Aron Brenner, Rahman Khorramfar, Jennifer Sun et al.

Two-stage adaptive robust optimization (ARO) is a powerful approach for planning under uncertainty, balancing first-stage decisions with recourse decisions made after uncertainty is realized. To account for uncertainty, modelers typically define a simple uncertainty set over which potential outcomes are considered. However, classical methods for defining these sets unintentionally capture a wide range of unrealistic outcomes, resulting in overly-conservative and costly planning in anticipation of unlikely contingencies. In this work, we introduce AGRO, a solution algorithm that performs adversarial generation for two-stage adaptive robust optimization using a variational autoencoder.
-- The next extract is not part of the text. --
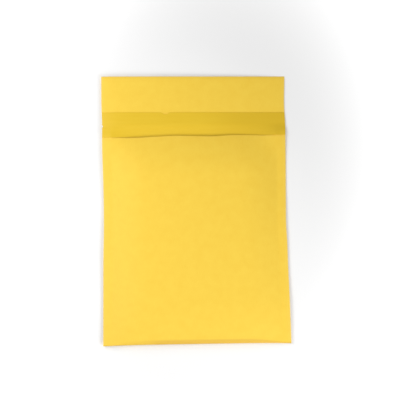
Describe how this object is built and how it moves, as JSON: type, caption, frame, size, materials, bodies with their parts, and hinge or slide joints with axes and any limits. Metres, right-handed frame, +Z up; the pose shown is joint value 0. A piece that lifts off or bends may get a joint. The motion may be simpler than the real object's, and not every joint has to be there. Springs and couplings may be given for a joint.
{
  "type": "padded envelope",
  "caption": "Flat padded mailing envelope in golden kraft: bubble-lined pocket, glued sides, rounded bottom fold and an open flap with a covered adhesive band.",
  "frame": {"origin": "middle of the footprint, on the surface that the envelope lies on", "axes": "+Y from the bottom fold to the flap's free edge, +Z up out of the front face, +X to the right"},
  "size_m": [0.184, 0.267, 0.0088],
  "materials": {
    "kraft_paper": "smooth machine-glazed kraft, matt with a faint sheen",
    "bubble_film": "clear polyethylene bubble film",
    "adhesive": "tacky pale amber hot-melt adhesive",
    "release_paper": "smooth silicone-coated release paper with a low gloss"
  },
  "bodies": {
    "root": {"kraft_envelope": "kraft_paper", "bubble_lining": "bubble_film", "adhesive_strip": "adhesive", "release_liner": "release_paper"}
  },
  "joints": []
}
AGRO generates high-dimensional contingencies that are simultaneously adversarial and realistic, improving the robustness of first-stage decisions at a lower planning cost than standard methods. To ensure generated contingencies lie in high-density regions of the uncertainty distribution, AGRO defines a tight uncertainty set as the image of "latent" uncertainty sets under the VAE decoding transformation. Projected gradient ascent is then used to maximize recourse costs over the latent uncertainty sets by leveraging differentiable optimization methods. We demonstrate the cost-efficiency of AGRO by applying it to both a synthetic production-distribution problem and a real-world power system expansion setting. We show that AGRO outperforms the standard column-and-constraint algorithm by up to 1.8% in production-distribution planning and up to 11.6% in power system expansion.